Société
Trois jours dans une famille japonaise
Très organisés et très actifs, les Japonais sont obnubilés par le temps.
Exiguës, leurs maisons se caractérisent par un confort alliant simplicité des matériaux et sophistication technologique.
Réveil à l’aube, sport, bain, …un mode de vie bien particulier.
Comme partout ailleurs, il existe des clichés sur les mœurs en pays arabe, notamment en ce qui concerne… la polygamie.

De tout mon séjour au Japon, en juillet dernier, qui aura duré 21 jours au total, c’est l’expérience du «home stay» qui m’a le plus impressionné. Il est vrai que tout au long du voyage, j’ai été en contact permanent avec plus de 100 jeunes Japonais de toutes les classes sociales. Je devais participer, en effet, pendant trois semaines, à la conférence internationale de la jeunesse, mais c’est grâce au «séjour chez l’habitant» que j’ai pu vraiment vivre au rythme nippon et côtoyer, le temps d’un week-end, une famille traditionnelle et découvrir ses particularités.
Ma famille d’accueil était composée de quatre membres. Le père, Kouji Fukui, 56 ans, est ingénieur de son état. La mère, 57 ans, s’appelle Takako. Takayo, la fille, elle, a 28 ans et travaille depuis cinq ans dans une société de transport à Osaka. Enfin, le cadet de la famille, qui termine ses études universitaires à Kyoto.
Quand ils sont passés me prendre à l’hôtel, j’avais quelques appréhensions. Je voulais juste que le séjour se termine sans problème, tant le comité d’organisation nous avait «bombardés» de consignes. Je craignais en outre que leur anglais, a priori limité, ne favorise pas vraiment la communication. Quelle ne fut ma surprise quand Takayo a sorti la première fois – puis par la suite, chaque fois qu’on butait sur un terme – une sorte de dictionnaire illustré qui traduisait le japonais non pas en arabe classique mais, tenez-vous bien… en dialecte marocain. Je suis resté ébahi devant tant d’attentions destinées à faciliter mon séjour.

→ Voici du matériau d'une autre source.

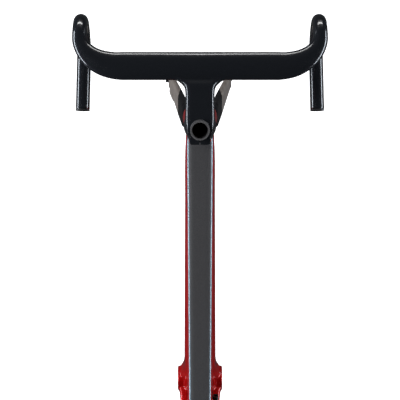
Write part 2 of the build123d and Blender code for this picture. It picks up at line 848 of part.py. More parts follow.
def thru_axle(centre, left_face, right_face, name):
    """A hollow axle with its socket head against the left dropout."""
    with BuildPart() as axle:
        with Locations(Plane(origin=(left_face, centre.Y, centre.Z), x_dir=(0, 1, 0), z_dir=(1, 0, 0))):
            Cylinder(axle_radius, right_face - left_face, align=(Align.CENTER, Align.CENTER, Align.MIN))
            Cylinder(axle_head_radius, axle_head_length, align=(Align.CENTER, Align.CENTER, Align.MAX))
            Cylinder(axle_bore, 3 * (right_face - left_face), mode=Mode.SUBTRACT)
    save(axle.part, name)


thru_axle(front_axle, -front_outer, front_outer + 2, "front_thru_axle")
thru_axle(rear_axle, -rear_outer, rear_outer + hanger_thickness + 2, "rear_thru_axle")

# ==== one-piece bar and stem ====
clamp_top = clamp_bottom + clamp_height
clamp_middle = head_point(0, (clamp_bottom + clamp_top) / 2)
bar_centre = clamp_middle + Vector(0, bar_ahead, bar_rise)
clamp_bore = steerer_radius + clamp_fit
clamp_outer = clamp_bore + clamp_wall
corner_width = hood_half_width - straight_half_width
hood_point = bar_centre + Vector(hood_half_width, hood_ahead, -hood_fall)
slope_cos = cos(radians(hood_slope))
slope_sin = sin(radians(hood_slope))


def bar_sections(side, shrink):
    """Ellipses along one half of the bar, from beside the stem round the corner to the hood."""
    sections = []
    for x, thickness in ((60, bar_thickness + 1), (100, bar_thickness)):
        plane = Plane(origin=bar_centre + Vector(side * x, 0, 0), x_dir=(0, 1, 0), z_dir=(side, 0, 0))
        sections.append((plane, bar_chord, thickness))
    tube_width = 2 * bar_tube_radius
    for turn, width, thickness in (
        (0, bar_chord, bar_thickness),
        (22.5, 42.0, bar_thickness),
        (45, 35.0, 21.0),
        (67.5, 28.0, 22.5),
    ):
        angle = radians(turn)
        across = side * (straight_half_width + corner_width * sin(angle))
        ahead = hood_ahead * (1 - cos(angle))
        fall = hood_fall * (turn / 90) ** 2
        tangent = Vector(side * corner_width * cos(angle), hood_ahead * sin(angle), 0).normalized()
        normal = Vector(-tangent.Y * side, tangent.X * side, 0)
        plane = Plane(origin=bar_centre + Vector(across, ahead, -fall), x_dir=normal, z_dir=tangent)
        sections.append((plane, width, thickness))
    tangent = Vector(-side * drop_flare, 1, 0).normalized() * slope_cos - Vector(0, 0, slope_sin)
    hood = Vector(side * hood_point.X, hood_point.Y, hood_point.Z)
    plane = Plane(origin=hood, x_dir=(-side, -drop_flare, 0), z_dir=tangent)
    sections.append((plane, tube_width, tube_width))
    return [(plane, width / 2 - shrink, thickness / 2 - shrink) for plane, width, thickness in sections]


def bar_tops(shrink):
    """The flattened tops and both corners, drawn in by a wall's thickness."""
    middle = Plane(origin=bar_centre, x_dir=(0, 1, 0), z_dir=(1, 0, 0))
    left = [
        (Plane(origin=plane.origin, x_dir=plane.x_dir, z_dir=-plane.z_dir), width, thickness)
        for plane, width, thickness in reversed(bar_sections(-1, shrink))
    ]
    centre = [(middle, bar_chord / 2 - shrink, bar_thickness / 2 + 1.5 - shrink)]
    with BuildPart() as tops:
        for plane, width, thickness in left + centre + bar_sections(1, shrink):
            with BuildSketch(plane):
                Ellipse(width, thickness)
        loft()
    return tops.part


def bar_hook(side, radius):
    """The round hook and drop of one side, from the hood to the bar's end."""
    origin = Vector(side * hood_point.X, hood_point.Y, hood_point.Z)
    hook_plane = Plane(origin=origin, x_dir=(-side * drop_flare, 1, 0), z_dir=(1, side * drop_flare, 0))
    with BuildPart() as hook:
        with BuildLine(hook_plane) as path:
            front = JernArc((0, 0), (slope_cos, -slope_sin), hook_radius, -(90 - hood_slope))
            belly = JernArc(front @ 1, front % 1, belly_radius, -belly_turn)
            heel = JernArc(belly @ 1, belly % 1, heel_radius, -heel_turn)
            Line(heel @ 1, (heel @ 1) + (heel % 1) * drop_straight)
        with BuildSketch(Plane(origin=path.line @ 0, z_dir=path.line % 0)):
            Circle(radius)
        sweep()
    return hook.part, path.line @ 1, path.line % 1


stem_loft = lofted(
    [
        (Plane(origin=clamp_middle + Vector(0, 2, -0.6), x_dir=(1, 0, 0), z_dir=(0, 1, 0)), (41, 34, 9)),
        (Plane(origin=bar_centre + Vector(0, -46, -9.5), x_dir=(1, 0, 0), z_dir=(0, 1, 0)), (stem_width, 30, 9)),
        (Plane(origin=bar_centre + Vector(0, -33, -5), x_dir=(1, 0, 0), z_dir=(0, 1, 0)), (48, 25, 9)),
        (Plane(origin=bar_centre + Vector(0, -25, -2), x_dir=(1, 0, 0), z_dir=(0, 1, 0)), (66, 17, 7)),
        (Plane(origin=bar_centre + Vector(0, -16, 0), x_dir=(1, 0, 0), z_dir=(0, 1, 0)), (104, 9, 4.2)),
    ]
)
bar_outer = bar_tops(0)
bar_inner = bar_tops(bar_wall)
hooks = {side: bar_hook(side, bar_tube_radius) for side in (-1, 1)}
bores = {side: bar_hook(side, bar_tube_radius - bar_wall) for side in (-1, 1)}
bolt_line = -(clamp_bore + bolt_radius + 2.1)
bolt_heights = {1: clamp_bottom + 10, -1: clamp_top - 10}
clamp_half_width = 17.0
with BuildPart() as handlebar:
    with BuildSketch(head_plane(clamp_bottom)):
        Circle(clamp_outer)
        with Locations((0, -clamp_rear / 2)):
            RectangleRounded(2 * clamp_half_width, clamp_rear, 4)
    extrude(amount=clamp_height)
    add(stem_loft)
    add(bar_outer)
    add(hooks[1][0])
    add(hooks[-1][0])
    add(bar_inner, mode=Mode.SUBTRACT)
    add(bores[1][0], mode=Mode.SUBTRACT)
    add(bores[-1][0], mode=Mode.SUBTRACT)
    with BuildSketch(head_plane(clamp_bottom - 60)):
        Circle(clamp_outer + 12)
    extrude(amount=60, mode=Mode.SUBTRACT)
    with BuildSketch(head_plane(clamp_bottom - 5)):
        Circle(clamp_bore)
        with Locations((0, -clamp_bore - 6)):
            Rectangle(2, 20)
    extrude(amount=clamp_height + 20, mode=Mode.SUBTRACT)
    for side, height in bolt_heights.items():
        bolt_plane = Plane(origin=head_point(bolt_line, height), x_dir=axis_up, z_dir=(side, 0, 0))
        with Locations(bolt_plane):
            Cylinder(bolt_radius + slide_fit, 80, mode=Mode.SUBTRACT)
        for end in (1, -1):
            with BuildSketch(bolt_plane.offset(end * (clamp_half_width - bolt_head_length))):
                Circle(bolt_head_radius + slide_fit)
            extrude(amount=end * 20, mode=Mode.SUBTRACT)
save(handlebar.part, "handlebar")

with BuildPart() as clamp_bolts:
    for side, height in bolt_heights.items():
        bolt_plane = Plane(origin=head_point(bolt_line, height), x_dir=axis_up, z_dir=(side, 0, 0))
        with BuildSketch(bolt_plane.offset(clamp_half_width - bolt_head_length)):
            Circle(bolt_head_radius)
        extrude(amount=bolt_head_length - 0.4)
        with BuildSketch(bolt_plane.offset(-clamp_half_width + 1)):
            Circle(bolt_radius)
        extrude(amount=2 * clamp_half_width - 1 - bolt_head_length)
        with BuildSketch(bolt_plane.offset(clamp_half_width - 0.4)):
            RegularPolygon(2.3, 6)
        extrude(amount=-2.5, mode=Mode.SUBTRACT)
save(clamp_bolts.part, "stem_clamp_bolts")

with BuildPart() as clamp_nuts:
    for side, height in bolt_heights.items():
        nut_plane = Plane(origin=head_point(bolt_line, height), x_dir=axis_up, z_dir=(-side, 0, 0))
        with BuildSketch(nut_plane.offset(clamp_half_width - bolt_head_length)):
            Circle(bolt_head_radius)
            Circle(bolt_radius + slide_fit, mode=Mode.SUBTRACT)
        extrude(amount=bolt_head_length - 0.4)
save(clamp_nuts.part, "stem_clamp_nuts")

plug_length = 16.0
plug_lip = 1.6
plug_radius = bar_tube_radius - bar_wall - slide_fit
with BuildPart() as bar_end_plugs:
    for side in (1, -1):
        end_plane = Plane(origin=hooks[side][1], z_dir=hooks[side][2])
        with Locations(end_plane):
            Cylinder(bar_tube_radius, plug_lip, align=(Align.CENTER, Align.CENTER, Align.MIN))
            Cylinder(plug_radius, plug_length, align=(Align.CENTER, Align.CENTER, Align.MAX))
save(bar_end_plugs.part, "bar_end_plugs")

# ==== seatpost ====
post_bottom = seat_tube_length - post_insertion
post_top = post_bottom + post_length
clamp_axis_point = seat_direction * (post_top + 6)
with BuildPart() as seatpost:
    with BuildSketch(tube_plane(bracket, seat_direction, post_bottom)):
        SlotOverall(post_depth, post_width, rotation=90)
    extrude(amount=post_length)
    with BuildSketch(Plane.YZ.offset(-post_head_width / 2)):
        with Locations((clamp_axis_point.Y, clamp_axis_point.Z)):
            Circle(post_head_radius)
    extrude(amount=post_head_width)
    with BuildSketch(tube_plane(bracket, seat_direction, post_bottom)):
        SlotOverall(post_depth - 2 * post_wall, post_width - 2 * post_wall, rotation=90)
    extrude(amount=post_length - 14, mode=Mode.SUBTRACT)
    with BuildSketch(Plane.YZ.offset(-post_head_width)):
        with Locations((clamp_axis_point.Y, clamp_axis_point.Z)):
            Circle(saddle_bolt_radius + running_fit)
    extrude(amount=2 * post_head_width, mode=Mode.SUBTRACT)
save(seatpost.part, "seatpost")

jaw_inner = post_head_width / 2 + 0.2
rail_x = rail_spacing / 2
jaw_split = 0.5
jaw_outer = rail_x + jaw_split + jaw_thickness
rail_point = clamp_axis_point + Vector(0, 0, rail_height)
jaw_spans = {"inner": (jaw_inner, rail_x - jaw_split), "outer": (rail_x + jaw_split, jaw_outer)}
for place, (near, far) in jaw_spans.items():
    with BuildPart() as jaws:
        for side in (-1, 1):
            with BuildSketch(Plane.YZ.offset(min(side * near, side * far))):
                with Locations((clamp_axis_point.Y, clamp_axis_point.Z)):
                    Circle(10)
                with Locations((rail_point.Y, rail_point.Z)):
                    RectangleRounded(jaw_length, 12, 3)
                make_hull()
                with Locations((clamp_axis_point.Y, clamp_axis_point.Z)):
                    Circle(saddle_bolt_radius + slide_fit, mode=Mode.SUBTRACT)
            extrude(amount=far - near)
            with BuildSketch(Plane.XZ.offset(-rail_point.Y - jaw_length)):
                with Locations((side * rail_x, rail_point.Z)):
                    Circle(rail_radius)
            extrude(amount=2 * jaw_length, mode=Mode.SUBTRACT)
    save(jaws.part, f"saddle_clamp_{place}_jaws")

saddle_bolt_head = 6.0
axis_plane = Plane(origin=clamp_axis_point, x_dir=(0, 1, 0), z_dir=(1, 0, 0))
with BuildPart() as saddle_bolt:
    with BuildSketch(axis_plane.offset(-jaw_outer - saddle_bolt_head + 1)):
        Circle(saddle_bolt_radius)
    extrude(amount=2 * jaw_outer + saddle_bolt_head - 1)
    with BuildSketch(axis_plane.offset(jaw_outer)):
        Circle(7)
    extrude(amount=saddle_bolt_head)
    with BuildSketch(axis_plane.offset(jaw_outer + saddle_bolt_head)):
        RegularPolygon(3, 6)
    extrude(amount=-4, mode=Mode.SUBTRACT)
save(saddle_bolt.part, "saddle_clamp_bolt")
with BuildPart() as saddle_nut:
    with BuildSketch(axis_plane.offset(-jaw_outer - saddle_bolt_head)):
        RegularPolygon(7.5, 6)
        Circle(saddle_bolt_radius + slide_fit, mode=Mode.SUBTRACT)
    extrude(amount=saddle_bolt_head)
save(saddle_nut.part, "saddle_clamp_nut")
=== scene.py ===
import json
from math import cos, pi, radians, sin

import bmesh
import bpy
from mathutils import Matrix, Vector


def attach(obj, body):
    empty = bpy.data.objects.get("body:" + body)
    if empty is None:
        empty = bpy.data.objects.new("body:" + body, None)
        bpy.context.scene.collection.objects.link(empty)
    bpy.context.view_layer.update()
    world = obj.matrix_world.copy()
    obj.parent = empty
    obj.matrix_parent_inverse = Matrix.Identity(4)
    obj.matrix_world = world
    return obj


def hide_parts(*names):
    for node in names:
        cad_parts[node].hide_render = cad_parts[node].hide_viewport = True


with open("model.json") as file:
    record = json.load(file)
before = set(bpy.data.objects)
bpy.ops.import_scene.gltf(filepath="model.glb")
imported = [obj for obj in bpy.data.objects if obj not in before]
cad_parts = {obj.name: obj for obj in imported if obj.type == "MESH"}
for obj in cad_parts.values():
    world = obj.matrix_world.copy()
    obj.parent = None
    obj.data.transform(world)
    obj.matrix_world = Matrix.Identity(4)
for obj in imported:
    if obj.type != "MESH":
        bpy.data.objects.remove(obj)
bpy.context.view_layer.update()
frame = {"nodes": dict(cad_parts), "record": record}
print("frame loaded")

# where the bike's lines run, in metres
geometry = {
    "stack": 0.552,
    "reach": 0.388,
    "headAngle": 73.0,
    "headLength": 0.150,
    "seatAngle": 73.5,
    "seatTubeLength": 0.505,
    "bracketDrop": 0.070,
    "chainstayLength": 0.410,
}
headCos = cos(radians(geometry["headAngle"]))
headSin = sin(radians(geometry["headAngle"]))
axisUp = Vector((0, -headCos, headSin))
axisAhead = Vector((0, headSin, headCos))
crownPoint = Vector((
    0,
    geometry["reach"] + geometry["headLength"] * headCos,
    geometry["stack"] - geometry["headLength"] * headSin,
))
sideways = Vector((1, 0, 0))
seatUp = Vector((0, -cos(radians(geometry["seatAngle"])), sin(radians(geometry["seatAngle"]))))


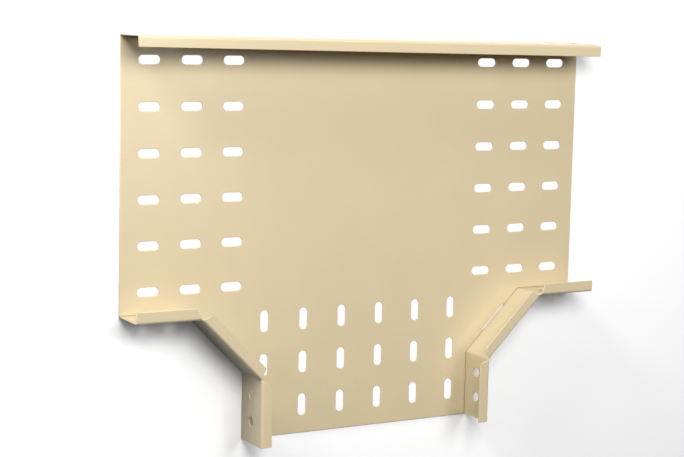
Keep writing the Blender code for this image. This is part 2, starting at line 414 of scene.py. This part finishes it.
def studio_sheet(name, corners, drop, whiteness, glow):
    """A flat sheet, seen at full strength directly and in the gloss, that throws little light on the tee."""
    mesh = bpy.data.meshes.new(name)
    mesh.from_pydata([(corner.x, corner.y, 0) for corner in corners], [], [range(len(corners))])
    sheet = bpy.data.objects.new(name, mesh)
    sheet.location.z = -drop
    bpy.context.scene.collection.objects.link(sheet)
    paper = bpy.data.materials.new(name + "_paper")
    paper.use_nodes = True
    nodes, links = paper.node_tree.nodes, paper.node_tree.links
    nodes.remove(nodes["Principled BSDF"])
    seen = nodes.new("ShaderNodeBsdfDiffuse")
    seen.inputs["Color"].default_value = (whiteness, whiteness, whiteness, 1)
    lift = nodes.new("ShaderNodeEmission")
    lift.inputs["Strength"].default_value = glow
    shown = nodes.new("ShaderNodeAddShader")
    unlit = nodes.new("ShaderNodeBsdfDiffuse")
    unlit.inputs["Color"].default_value = (THROWN_BACK, THROWN_BACK, THROWN_BACK, 1)
    path = nodes.new("ShaderNodeLightPath")
    in_the_gloss = nodes.new("ShaderNodeMath")
    in_the_gloss.operation = "MAXIMUM"
    either = nodes.new("ShaderNodeMath")
    either.operation = "MAXIMUM"
    pick = nodes.new("ShaderNodeMixShader")
    links.new(path.outputs["Is Glossy Ray"], in_the_gloss.inputs[0])
    links.new(path.outputs["Is Transmission Ray"], in_the_gloss.inputs[1])
    links.new(path.outputs["Is Camera Ray"], either.inputs[0])
    links.new(in_the_gloss.outputs[0], either.inputs[1])
    links.new(seen.outputs[0], shown.inputs[0])
    links.new(lift.outputs[0], shown.inputs[1])
    links.new(either.outputs[0], pick.inputs[0])
    links.new(unlit.outputs[0], pick.inputs[1])
    links.new(shown.outputs[0], pick.inputs[2])
    links.new(pick.outputs[0], nodes["Material Output"].inputs["Surface"])
    mesh.materials.append(paper)


def soft_box(name, from_zenith, bearing, distance, size, power):
    """A rectangular soft box that faces the tee: its angle down from overhead, and its bearing from +X."""
    light = bpy.data.lights.new(name, "AREA")
    light.shape = "RECTANGLE"
    light.size, light.size_y = size
    light.energy = power
    lamp = bpy.data.objects.new(name, light)
    tilt, turn = math.radians(from_zenith), math.radians(bearing)
    direction = Vector((math.sin(tilt) * math.cos(turn), math.sin(tilt) * math.sin(turn), math.cos(tilt)))
    lamp.location = direction * distance
    lamp.rotation_euler = direction.to_track_quat("Z", "Y").to_euler()
    bpy.context.scene.collection.objects.link(lamp)


paper_corners = [
    Vector((-PAPER_REACH, -PAPER_REACH)),
    Vector((PAPER_REACH, -PAPER_REACH)),
    Vector((PAPER_REACH, PAPER_REACH)),
    Vector((-PAPER_REACH, PAPER_REACH)),
]
panel_side = [
    Vector((branch_edge, PANEL_INSET - BRANCH_REACH)),
    lower,
    upper,
    Vector((ARM_REACH - PANEL_INSET, -run_edge)),
    Vector((ARM_REACH - PANEL_INSET, run_edge)),
]
panel_corners = panel_side + [mirrored(point) for point in reversed(panel_side)]
studio_sheet("studio_floor", paper_corners, drop=PAPER_DROP, whiteness=PAPER_WHITENESS, glow=PAPER_GLOW)
# The panel is no lamp: its glow is painted light that hides the bed's shadow on the floor seen through the
# slots
studio_sheet("white_panel", panel_corners, drop=PANEL_DROP, whiteness=0, glow=1)
soft_box("key_box", from_zenith=28, bearing=120, distance=1.9, size=(0.8, 0.8), power=26.5)
soft_box("right_box", from_zenith=28, bearing=50, distance=1.9, size=(0.8, 0.8), power=14.2)
soft_box("low_box", from_zenith=78, bearing=135, distance=2.0, size=(0.6, 0.5), power=25.5)
soft_box("top_box", from_zenith=10, bearing=10, distance=2.0, size=(0.7, 0.7), power=2.2)
soft_box("side_box", from_zenith=70, bearing=165, distance=1.1, size=(0.2, 0.2), power=1.45)

scene = bpy.context.scene
room = bpy.data.worlds.new("room")
room.use_nodes = True
room.node_tree.nodes["Background"].inputs["Color"].default_value = (1, 1, 1, 1)
room.node_tree.nodes["Background"].inputs["Strength"].default_value = ROOM_GLOW
scene.world = room
scene.view_settings.view_transform = "Standard"


# Camera: to the left of the tee and well above it, aimed at the run's middle. Its focal length was found in
# pixels of the picture, which is 684 of them wide.
SENSOR_WIDTH = 36
PICTURE_WIDTH = 684
FOCAL_LENGTH_IN_PIXELS = 1668.68
VIEWPOINT = (-0.97090, 0.16714, 1.65030)
AIM = (-7.7028, -29.6312, 1.4331)

camera = bpy.data.cameras.new("camera")
camera.sensor_width = SENSOR_WIDTH
camera.sensor_fit = "HORIZONTAL"
camera.lens = SENSOR_WIDTH * FOCAL_LENGTH_IN_PIXELS / PICTURE_WIDTH
viewpoint = bpy.data.objects.new("camera", camera)
viewpoint.location = VIEWPOINT
viewpoint.rotation_euler = [math.radians(angle) for angle in AIM]
scene.collection.objects.link(viewpoint)
scene.camera = viewpoint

La famille Fukui habite à Sakai City, dans la banlieue d’Osaka, la deuxième plus grande ville du Japon. C’est une ville-dortoir qui se vide de ses habitants pendant la journée pour les retrouver le soir. Quoique, au Japon, on travaille 24 h/24.
Chez les Fukui, j’ai pu apprécier l’architecture et la sacralité de l’intérieur japonais. Au pays du Soleil Levant, l’intérieur et l’extérieur des maisons sont en effet strictement séparés. A l’entrée, on trouve toujours un emplacement spécialement aménagé pour y placer ses chaussures. Avant d’accéder à la demeure, on remplace les chaussures par des sandales que l’on peut utiliser partout à l’intérieur sauf sur le tatami.
Le tatami, c’est ce matelas de paille de riz battue et compressée recouvert d’une natte en fibre végétale tissée. D’un format standardisé (1,8 m sur 0,9 m), il est posé à même le sol et sert d’unité de mesure de la superficie d’une chambre. Ainsi, on dit d’une pièce qu’elle peut héberger tant de tatamis. C’est sur ce même tatami qu’était installé mon «lit» japonais. Un futon composé d’un matelas recouvert d’un édredon. On évite habituellement de l’exposer à la lumière du soleil pour qu’il reste sec et frais. Et il l’était effectivement.
Remarque importante, le temps est primordial pour les Japonais. Où que vous soyez, vous trouverez une horloge, murale ou simple bibelot. Il suffit de lever les yeux pour en découvrir une et mes hôtes se préoccupaient constamment de savoir l’heure qu’il était.
Toutes les pièces sont modulables à volonté
La maison de ma famille d’accueil se caractérise par son exiguïté, sa conception modulaire et son utilisation fonctionnelle de l’espace intérieur. A l’image des maisons japonaises traditionnelles, elle se caractérise aussi par des jeux d’ombre et de lumière, des matériaux sobres (bois, papier et paille de riz) et des couleurs discrètes.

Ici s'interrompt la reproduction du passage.